Posted May 10, 2012 17:31 UTC (Thu) by pboddie (subscriber, #50784) [Link]

And why is that? For years, all we heard from Miguel de Icaza and the GNOME top table was "ISV, ISV, ISV!" We also heard it from other projects who favoured inferior permissive or weak-copyleft libraries to superior copyleft libraries (I'm thinking of OSAF's Chandler product) because of all the ISVs who would be building proprietary software on their work.

So why didn't all those people championing this lucrative ISV ecosystem get something done to make packaging and deployment easier? It's not as if those people had no skills, influence or money to do the work.

Must ... Not ... Have ... Choice

Posted May 10, 2012 22:00 UTC (Thu) by smokeing (guest, #53685) [Link]

works fine if you are producing (1) free software

In point of fact, this is precisely what I am busy with: produce free software (johnhommer.com/academic/code/aghermann). And so also do countless people small and large, for the common good.

(2) that does not need to be kept up to date

Maintainers will do it, for some considerable time even after upstream goes AWOL. If there is a sustained demand, they will try really hard; eventually it will be adopted, or someone forks/starts from scratch an alternative, better package serving the same purpose (the story with stow/xstow comes to mind).

If in all appearances, a project dies and no one seems to care, then perhaps the purpose is no longer valid, or has never been in the first place (think sundry 'ext2 defragmenters' of around 2000).

In the real world people need to sell proprietary software

I do programming full time for a living. The single big product we do, has one big university for a single customer, such that we not so much sell the *product* as, rather, sell our time and expertise to please this single customer. Barring idiocyncrasies of certain middlemen in my case, this model works remarkably well.

You seem to advocate the proprietary, closed-source model instead. Why do it here? I give you some people do closed source, some even meet with success (Angry Birds?). I, for one, in this same real world, don't, neither in my capacity as user nor as a developer, and I don't feel obliged to accommodate the (inferior) alternative.

the lack of a decent way to package that up for end users to buy, install and use

Skype is shipped as a deb file in two flavours, statically linked with Qt and standalone. Just don't tell me it's hard to install a deb. The essential problem, again, is this is not distribution done right.

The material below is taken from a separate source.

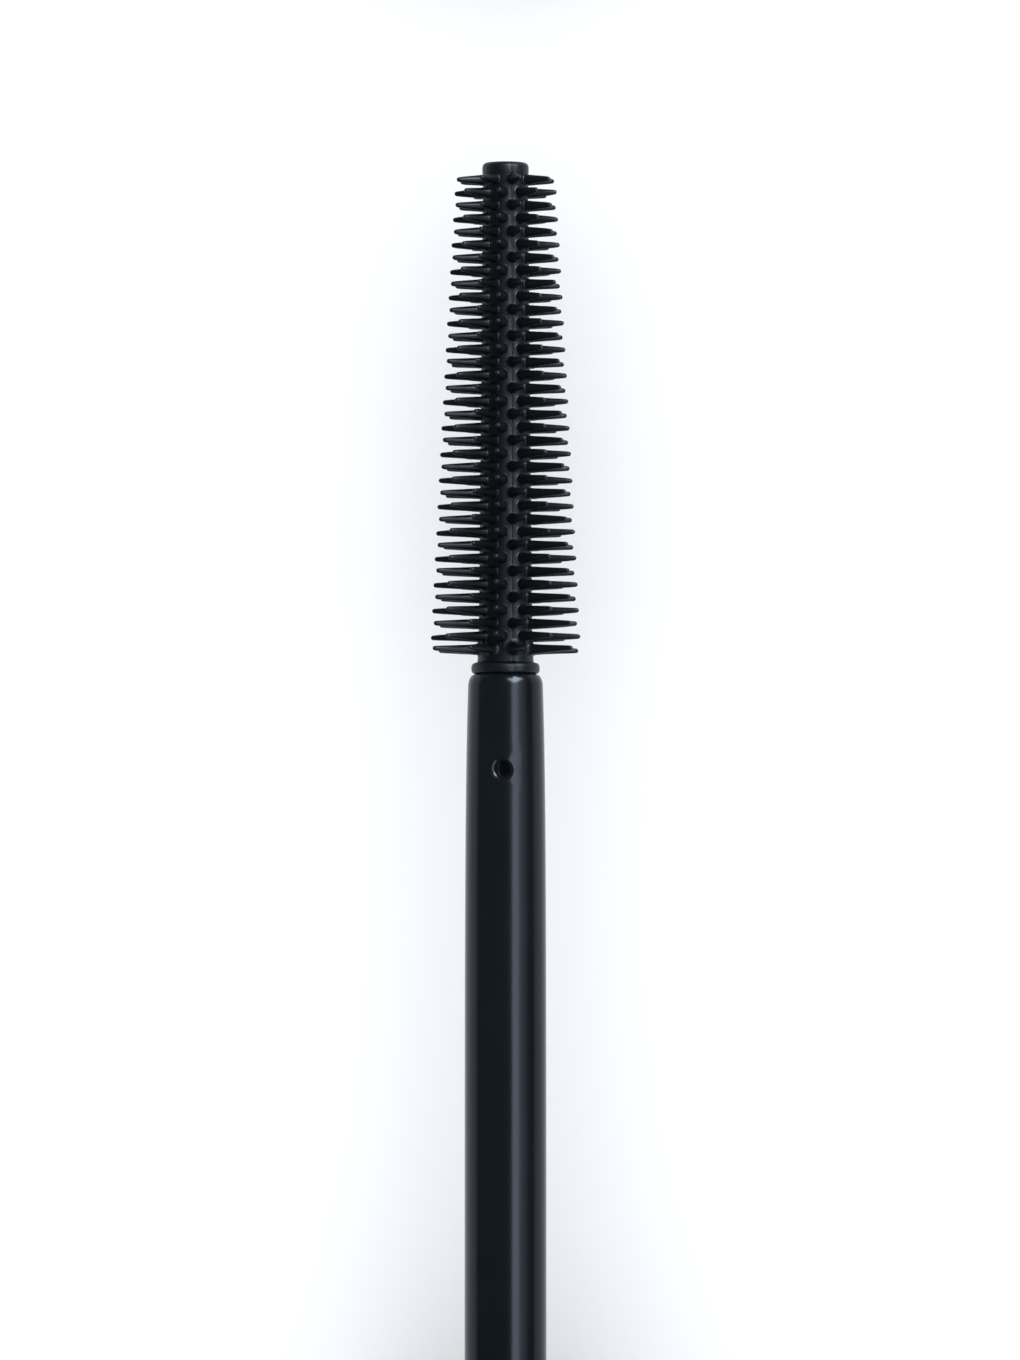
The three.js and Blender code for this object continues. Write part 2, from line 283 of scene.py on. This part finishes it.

has kept Linux on the desktop back all these years

I smell slashdot here, thank you.

Must ... Not ... Have ... Choice

Posted May 11, 2012 8:21 UTC (Fri) by jschrod (subscriber, #1646) [Link]

Or you can get an openSUSE Build Service account and let OBS do it for you. It will produce packages from the same source not only for openSUSE, but for Fedora, Debian, Ubuntu, and other distributions, too, see http://en.opensuse.org/openSUSE:Build_Service_supported_b...

OBS is one of the most under-reported good services in FOSS land ever.

Must ... Not ... Have ... Choice

Posted May 9, 2012 20:21 UTC (Wed) by ovitters (subscriber, #27950) [Link]

Try packaging GNOME boxes. The dependency adding is all manual.

I packaged it for Mageia. Noticed missing dependencies because I looked at the proposed Fedora spec file. However, even the Fedora spec file missed some dependencies.

The GNOME boxes maintainers knew about these dependencies of course. But only some is automatically generated.